## [Job]
Below are entries. Reproduce exactly the lines between the line holding "Continue the OpenSCAD" and the line holding "return n.mix(foot, side, (0.10, 0.085, 0.08))", inclusive, and only those.

## [Records provided]
##########

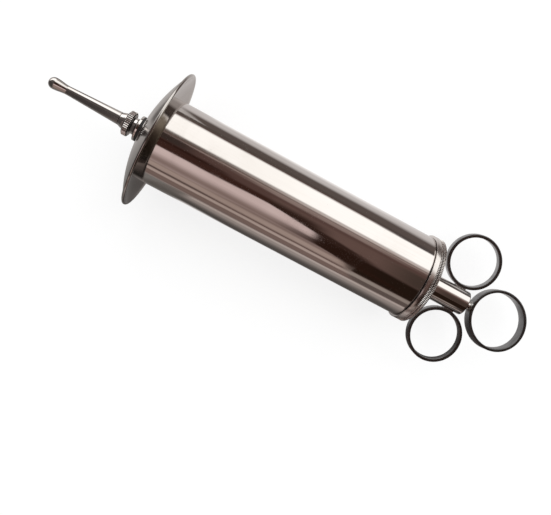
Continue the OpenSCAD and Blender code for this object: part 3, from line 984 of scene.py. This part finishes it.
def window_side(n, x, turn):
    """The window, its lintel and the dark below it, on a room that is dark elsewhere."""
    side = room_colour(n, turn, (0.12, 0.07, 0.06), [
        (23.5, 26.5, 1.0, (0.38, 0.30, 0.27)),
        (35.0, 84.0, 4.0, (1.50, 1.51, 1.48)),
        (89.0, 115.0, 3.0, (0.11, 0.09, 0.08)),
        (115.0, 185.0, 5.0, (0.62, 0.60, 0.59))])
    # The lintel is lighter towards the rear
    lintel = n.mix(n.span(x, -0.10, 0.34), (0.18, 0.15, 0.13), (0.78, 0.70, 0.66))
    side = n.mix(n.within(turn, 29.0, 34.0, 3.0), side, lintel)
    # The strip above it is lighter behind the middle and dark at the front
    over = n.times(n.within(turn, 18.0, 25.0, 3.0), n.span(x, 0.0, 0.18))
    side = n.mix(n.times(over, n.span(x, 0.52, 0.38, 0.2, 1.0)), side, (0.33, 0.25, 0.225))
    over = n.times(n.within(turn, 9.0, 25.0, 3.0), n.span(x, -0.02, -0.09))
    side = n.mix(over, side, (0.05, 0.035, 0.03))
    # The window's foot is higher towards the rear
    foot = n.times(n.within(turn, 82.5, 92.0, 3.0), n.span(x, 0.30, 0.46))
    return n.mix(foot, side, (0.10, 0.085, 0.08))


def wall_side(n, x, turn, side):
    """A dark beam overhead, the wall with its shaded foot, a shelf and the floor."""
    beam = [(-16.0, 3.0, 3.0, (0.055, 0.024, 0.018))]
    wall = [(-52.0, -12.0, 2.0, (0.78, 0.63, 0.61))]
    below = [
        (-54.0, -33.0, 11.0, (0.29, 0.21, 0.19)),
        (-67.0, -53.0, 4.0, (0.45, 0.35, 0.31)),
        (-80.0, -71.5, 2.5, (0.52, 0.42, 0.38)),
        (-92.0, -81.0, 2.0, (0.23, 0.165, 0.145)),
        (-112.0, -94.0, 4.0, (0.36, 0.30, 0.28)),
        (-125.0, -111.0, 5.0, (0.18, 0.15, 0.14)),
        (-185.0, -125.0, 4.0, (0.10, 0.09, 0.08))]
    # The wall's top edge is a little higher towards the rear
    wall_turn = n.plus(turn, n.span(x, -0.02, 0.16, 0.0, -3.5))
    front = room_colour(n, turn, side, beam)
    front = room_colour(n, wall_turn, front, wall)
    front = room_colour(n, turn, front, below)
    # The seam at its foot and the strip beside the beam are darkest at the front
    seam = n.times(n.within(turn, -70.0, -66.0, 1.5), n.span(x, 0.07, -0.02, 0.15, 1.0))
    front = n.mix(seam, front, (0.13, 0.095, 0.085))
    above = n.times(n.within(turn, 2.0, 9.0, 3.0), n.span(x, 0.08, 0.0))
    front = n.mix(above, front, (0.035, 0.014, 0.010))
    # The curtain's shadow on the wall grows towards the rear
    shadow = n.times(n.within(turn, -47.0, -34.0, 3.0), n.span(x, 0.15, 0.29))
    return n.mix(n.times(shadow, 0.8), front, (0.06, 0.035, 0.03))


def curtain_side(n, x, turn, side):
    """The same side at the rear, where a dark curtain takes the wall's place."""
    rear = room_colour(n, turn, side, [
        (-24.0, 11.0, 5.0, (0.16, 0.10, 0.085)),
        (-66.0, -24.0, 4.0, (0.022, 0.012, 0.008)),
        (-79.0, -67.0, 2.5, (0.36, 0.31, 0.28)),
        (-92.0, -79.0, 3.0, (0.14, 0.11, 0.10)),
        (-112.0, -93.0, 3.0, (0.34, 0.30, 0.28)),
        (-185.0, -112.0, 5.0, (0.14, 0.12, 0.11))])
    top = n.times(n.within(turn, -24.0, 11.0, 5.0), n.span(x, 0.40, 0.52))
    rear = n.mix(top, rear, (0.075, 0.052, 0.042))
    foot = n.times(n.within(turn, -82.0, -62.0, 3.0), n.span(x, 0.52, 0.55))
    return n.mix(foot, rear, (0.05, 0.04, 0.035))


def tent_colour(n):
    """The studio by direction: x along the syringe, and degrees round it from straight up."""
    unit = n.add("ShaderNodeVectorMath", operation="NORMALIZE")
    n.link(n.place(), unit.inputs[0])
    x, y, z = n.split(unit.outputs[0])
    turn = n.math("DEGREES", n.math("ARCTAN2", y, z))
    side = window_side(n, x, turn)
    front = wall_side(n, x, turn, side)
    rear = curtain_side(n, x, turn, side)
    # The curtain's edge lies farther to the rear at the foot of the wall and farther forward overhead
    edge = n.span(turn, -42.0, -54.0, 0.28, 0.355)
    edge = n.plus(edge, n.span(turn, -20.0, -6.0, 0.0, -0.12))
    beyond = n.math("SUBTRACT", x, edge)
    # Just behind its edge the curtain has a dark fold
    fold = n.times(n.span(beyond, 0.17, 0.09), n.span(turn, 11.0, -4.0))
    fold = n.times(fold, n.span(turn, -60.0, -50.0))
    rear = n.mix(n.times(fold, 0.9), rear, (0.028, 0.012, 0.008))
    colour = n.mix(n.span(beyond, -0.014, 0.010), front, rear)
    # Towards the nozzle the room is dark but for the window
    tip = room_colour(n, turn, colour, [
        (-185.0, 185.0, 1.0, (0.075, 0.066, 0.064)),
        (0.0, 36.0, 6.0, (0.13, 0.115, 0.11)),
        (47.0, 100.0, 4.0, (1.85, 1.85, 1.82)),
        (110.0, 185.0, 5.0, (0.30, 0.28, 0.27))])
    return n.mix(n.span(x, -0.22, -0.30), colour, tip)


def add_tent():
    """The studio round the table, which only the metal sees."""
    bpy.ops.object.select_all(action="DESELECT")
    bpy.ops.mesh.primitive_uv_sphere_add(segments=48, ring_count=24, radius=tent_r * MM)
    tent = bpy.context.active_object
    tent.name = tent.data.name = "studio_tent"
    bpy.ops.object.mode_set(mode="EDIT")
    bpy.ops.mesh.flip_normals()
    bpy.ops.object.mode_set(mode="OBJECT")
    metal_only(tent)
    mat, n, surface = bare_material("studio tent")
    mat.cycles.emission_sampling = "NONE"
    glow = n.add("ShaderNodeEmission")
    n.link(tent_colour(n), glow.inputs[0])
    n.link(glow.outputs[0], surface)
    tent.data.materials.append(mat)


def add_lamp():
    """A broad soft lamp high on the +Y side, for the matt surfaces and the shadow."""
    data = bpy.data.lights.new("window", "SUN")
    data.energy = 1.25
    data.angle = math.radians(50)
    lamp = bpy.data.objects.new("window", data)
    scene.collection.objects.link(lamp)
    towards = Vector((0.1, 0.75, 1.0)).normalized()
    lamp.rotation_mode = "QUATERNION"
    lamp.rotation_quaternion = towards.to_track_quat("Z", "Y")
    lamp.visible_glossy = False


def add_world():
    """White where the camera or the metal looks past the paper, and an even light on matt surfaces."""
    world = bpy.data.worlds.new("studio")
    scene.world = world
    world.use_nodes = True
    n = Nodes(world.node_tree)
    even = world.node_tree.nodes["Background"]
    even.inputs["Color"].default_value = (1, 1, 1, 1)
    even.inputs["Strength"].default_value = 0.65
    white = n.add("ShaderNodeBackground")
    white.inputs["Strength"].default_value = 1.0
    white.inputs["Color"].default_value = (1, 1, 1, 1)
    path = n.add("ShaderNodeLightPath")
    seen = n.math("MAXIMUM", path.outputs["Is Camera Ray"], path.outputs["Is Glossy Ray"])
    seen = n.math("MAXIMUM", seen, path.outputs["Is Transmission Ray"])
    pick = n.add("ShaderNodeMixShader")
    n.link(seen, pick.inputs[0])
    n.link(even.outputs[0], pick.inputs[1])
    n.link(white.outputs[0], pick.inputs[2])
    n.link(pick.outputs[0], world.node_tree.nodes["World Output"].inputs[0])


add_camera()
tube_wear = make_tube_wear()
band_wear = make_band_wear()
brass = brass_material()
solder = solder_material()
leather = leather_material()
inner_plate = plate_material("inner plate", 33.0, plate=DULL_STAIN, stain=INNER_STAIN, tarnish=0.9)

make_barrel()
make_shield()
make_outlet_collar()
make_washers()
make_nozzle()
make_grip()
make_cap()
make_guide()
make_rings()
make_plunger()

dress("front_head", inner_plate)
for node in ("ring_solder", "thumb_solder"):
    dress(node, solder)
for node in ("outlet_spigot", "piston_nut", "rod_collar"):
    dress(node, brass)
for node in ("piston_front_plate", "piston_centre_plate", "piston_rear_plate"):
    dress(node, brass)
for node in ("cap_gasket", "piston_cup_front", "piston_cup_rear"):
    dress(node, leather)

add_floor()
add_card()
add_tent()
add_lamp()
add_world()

##########

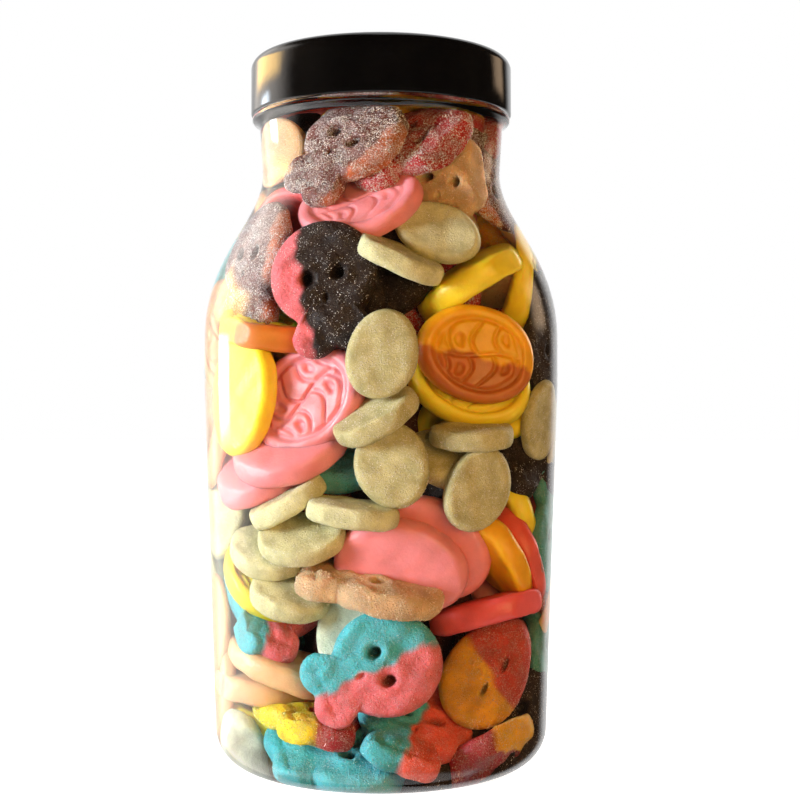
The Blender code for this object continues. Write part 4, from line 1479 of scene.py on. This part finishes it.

##########

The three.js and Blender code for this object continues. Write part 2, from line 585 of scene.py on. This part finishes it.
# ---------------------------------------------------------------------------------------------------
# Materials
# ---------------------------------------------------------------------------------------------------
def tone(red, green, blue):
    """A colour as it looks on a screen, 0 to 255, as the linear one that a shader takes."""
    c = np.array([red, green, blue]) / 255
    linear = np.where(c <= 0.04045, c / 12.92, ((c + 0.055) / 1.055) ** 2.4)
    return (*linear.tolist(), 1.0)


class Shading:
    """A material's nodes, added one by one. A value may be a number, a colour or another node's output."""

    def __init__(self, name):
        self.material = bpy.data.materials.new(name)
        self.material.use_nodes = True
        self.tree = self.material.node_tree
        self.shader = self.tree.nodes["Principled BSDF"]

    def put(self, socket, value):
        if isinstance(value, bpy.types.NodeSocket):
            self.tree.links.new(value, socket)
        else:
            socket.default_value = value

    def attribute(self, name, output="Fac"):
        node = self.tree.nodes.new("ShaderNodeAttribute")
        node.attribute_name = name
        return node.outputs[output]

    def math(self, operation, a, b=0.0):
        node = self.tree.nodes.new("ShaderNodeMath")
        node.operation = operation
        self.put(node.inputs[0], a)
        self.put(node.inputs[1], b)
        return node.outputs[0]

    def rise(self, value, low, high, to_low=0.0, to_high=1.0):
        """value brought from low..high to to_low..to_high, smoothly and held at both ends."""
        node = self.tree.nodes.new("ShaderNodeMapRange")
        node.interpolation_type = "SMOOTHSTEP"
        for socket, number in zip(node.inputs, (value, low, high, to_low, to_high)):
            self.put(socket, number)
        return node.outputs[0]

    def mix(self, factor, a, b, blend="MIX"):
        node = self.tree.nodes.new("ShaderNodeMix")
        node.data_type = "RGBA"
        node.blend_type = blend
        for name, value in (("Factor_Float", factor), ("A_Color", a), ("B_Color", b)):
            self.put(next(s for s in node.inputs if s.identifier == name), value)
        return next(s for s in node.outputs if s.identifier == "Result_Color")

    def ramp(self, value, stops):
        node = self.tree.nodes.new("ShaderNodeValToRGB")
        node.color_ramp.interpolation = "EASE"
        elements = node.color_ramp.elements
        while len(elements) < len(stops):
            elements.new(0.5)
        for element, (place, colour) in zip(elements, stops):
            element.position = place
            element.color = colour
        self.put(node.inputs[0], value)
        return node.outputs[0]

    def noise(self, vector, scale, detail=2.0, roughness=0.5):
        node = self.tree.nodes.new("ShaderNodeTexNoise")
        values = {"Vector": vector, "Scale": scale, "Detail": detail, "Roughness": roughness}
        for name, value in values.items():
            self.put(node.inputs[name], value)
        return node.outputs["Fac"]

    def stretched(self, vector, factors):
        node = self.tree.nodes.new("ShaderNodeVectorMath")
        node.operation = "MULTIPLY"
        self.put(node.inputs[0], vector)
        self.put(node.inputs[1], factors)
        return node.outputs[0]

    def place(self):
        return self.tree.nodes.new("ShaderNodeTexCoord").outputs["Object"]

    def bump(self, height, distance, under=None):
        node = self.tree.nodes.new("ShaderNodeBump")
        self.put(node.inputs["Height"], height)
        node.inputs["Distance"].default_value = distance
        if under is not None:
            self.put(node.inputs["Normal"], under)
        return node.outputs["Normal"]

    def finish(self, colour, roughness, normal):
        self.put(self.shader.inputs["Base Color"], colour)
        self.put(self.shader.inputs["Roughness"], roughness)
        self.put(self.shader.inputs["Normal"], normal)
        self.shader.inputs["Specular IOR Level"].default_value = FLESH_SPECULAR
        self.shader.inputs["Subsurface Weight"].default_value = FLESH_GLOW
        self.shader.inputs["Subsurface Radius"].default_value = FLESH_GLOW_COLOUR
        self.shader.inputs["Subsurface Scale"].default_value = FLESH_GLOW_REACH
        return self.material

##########

## [Final result]
Continue the OpenSCAD and Blender code for this object: part 3, from line 984 of scene.py. This part finishes it.
def window_side(n, x, turn):
    """The window, its lintel and the dark below it, on a room that is dark elsewhere."""
    side = room_colour(n, turn, (0.12, 0.07, 0.06), [
        (23.5, 26.5, 1.0, (0.38, 0.30, 0.27)),
        (35.0, 84.0, 4.0, (1.50, 1.51, 1.48)),
        (89.0, 115.0, 3.0, (0.11, 0.09, 0.08)),
        (115.0, 185.0, 5.0, (0.62, 0.60, 0.59))])
    # The lintel is lighter towards the rear
    lintel = n.mix(n.span(x, -0.10, 0.34), (0.18, 0.15, 0.13), (0.78, 0.70, 0.66))
    side = n.mix(n.within(turn, 29.0, 34.0, 3.0), side, lintel)
    # The strip above it is lighter behind the middle and dark at the front
    over = n.times(n.within(turn, 18.0, 25.0, 3.0), n.span(x, 0.0, 0.18))
    side = n.mix(n.times(over, n.span(x, 0.52, 0.38, 0.2, 1.0)), side, (0.33, 0.25, 0.225))
    over = n.times(n.within(turn, 9.0, 25.0, 3.0), n.span(x, -0.02, -0.09))
    side = n.mix(over, side, (0.05, 0.035, 0.03))
    # The window's foot is higher towards the rear
    foot = n.times(n.within(turn, 82.5, 92.0, 3.0), n.span(x, 0.30, 0.46))
    return n.mix(foot, side, (0.10, 0.085, 0.08))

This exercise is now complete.